Situation an den Börsen
Die Aktienmärkte haben sich seit letzter Woche von einen Minus von ca. ‑20 % auf rund ‑12 % erholt. Gründe dafür sind die laufenden Gespräche, die nach wie vor günstigen Finanzierungskosten, die zusammen mit den Verlusten an den Bondmärkten kaum Alternativen zu Aktien zulassen. Die Aktienmarktkorrektur beinhaltet inzwischen nicht nur den Krieg in der Ukraine, sondern beginnt auch das schwächere globale Wachstum einzupreisen. Die Energieverknappung wird das Inflationsproblem in Europa verschärfen und auch das Wachstum beeinträchtigen. Je nach Anstieg der Energiekosten wird das weltweite Wachstum negativ beeinträchtigt. JPMorgan geht davon aus, dass ein Öl-Preisanstieg auf 150 Dollar pro Barrel das weltweite BIP um 1.6 % senken könnte und die Verbraucherpreise um weitere 2 % erhöhen könnte. Als Öl- und Gasproduzent ist Amerika von der Wachstumsbremse weitgehend isoliert, wird aber die inflationären Auswirkungen des teuren Öls zu spüren bekommen. Eine gute Aktienperformance bedingt die Beendigung des Krieges und ein Rückgang der Rohstoffpreise.

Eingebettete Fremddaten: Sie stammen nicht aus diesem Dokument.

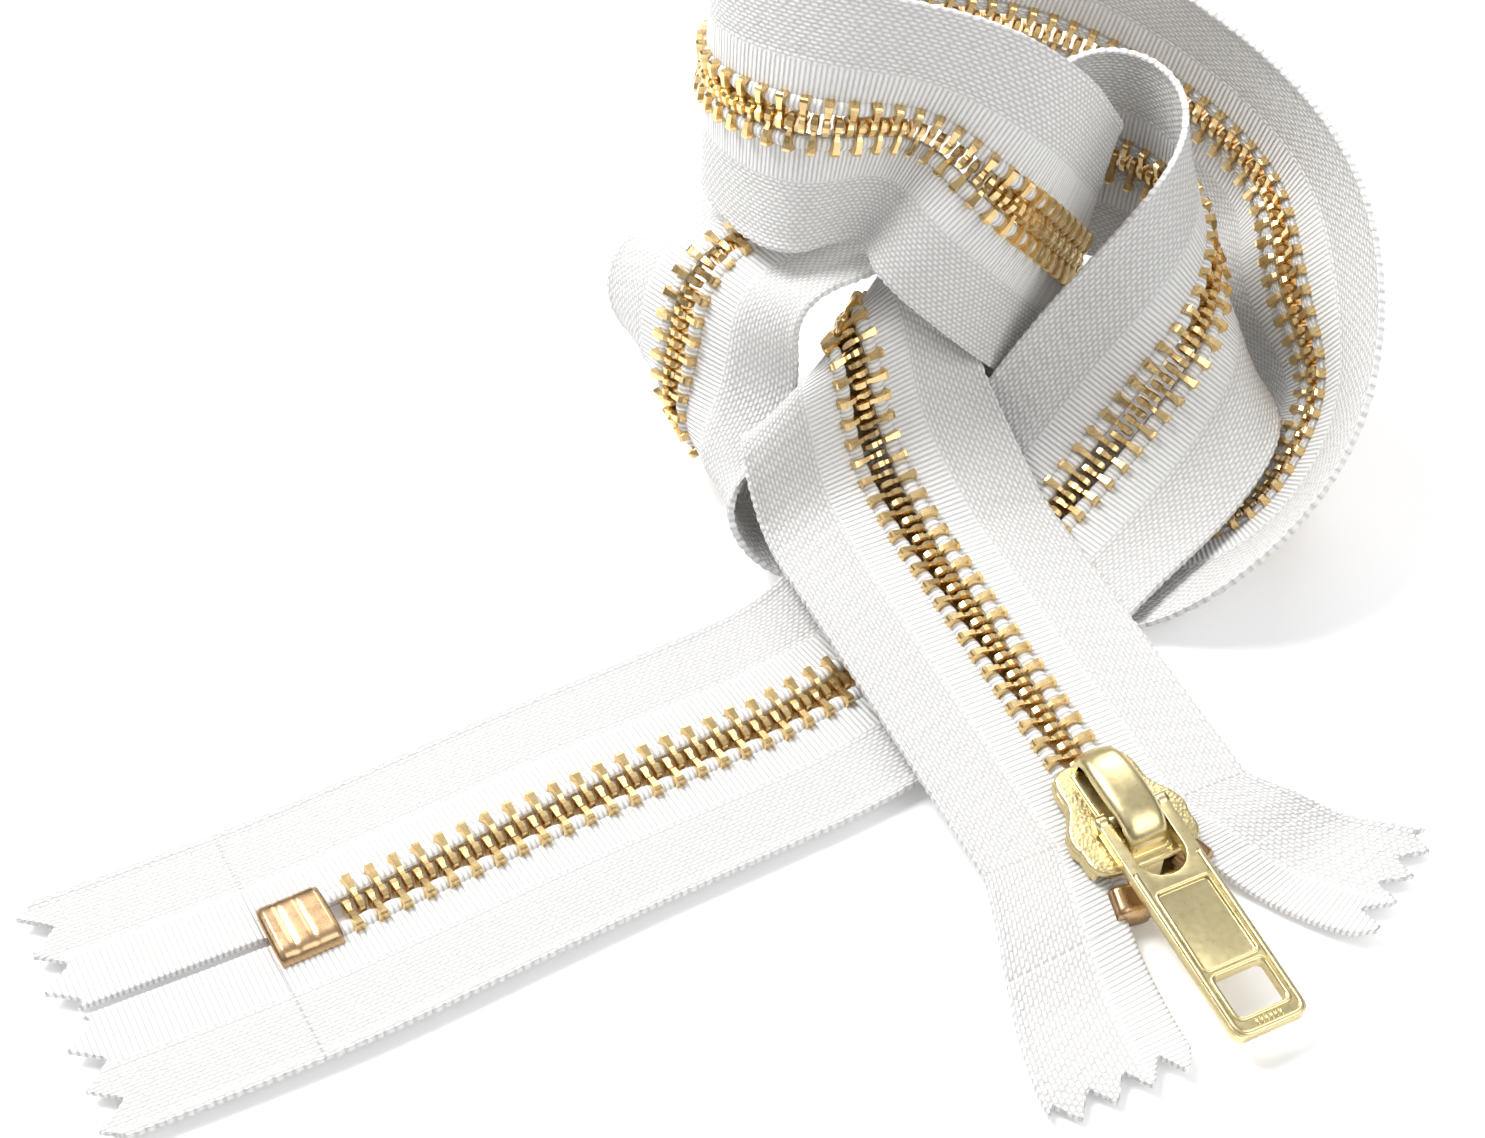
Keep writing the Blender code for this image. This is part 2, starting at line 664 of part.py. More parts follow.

Wachstumsdelle oder Stagflation/Rezession?
Grundsätzlich haben die höheren Rohstoffpreise einen direkten negativen Effekt auf das real verfügbare Einkommen, die Stimmung und die Kaufkraft der Konsumenten. Auf Analystenseite blieben aber bisher Korrekturen bei den Gewinn- und Umsatzerwartungen der Unternehmen aus. Dies ist eher erstaunlich. Es sieht so aus, als dass Investoren mehrheitlich erwarten, dass die Rohstoffpreise über die nächsten 12 Monate markant zurückkommen werden. Damit hätten wir es mit einer «Wachstumsdelle» zu tun und nicht mit einer «Stagflation/Rezession». Für das globale Wirtschaftswachstum ist entscheidend, wie lange der Krieg und die Sanktionen anhalten werden.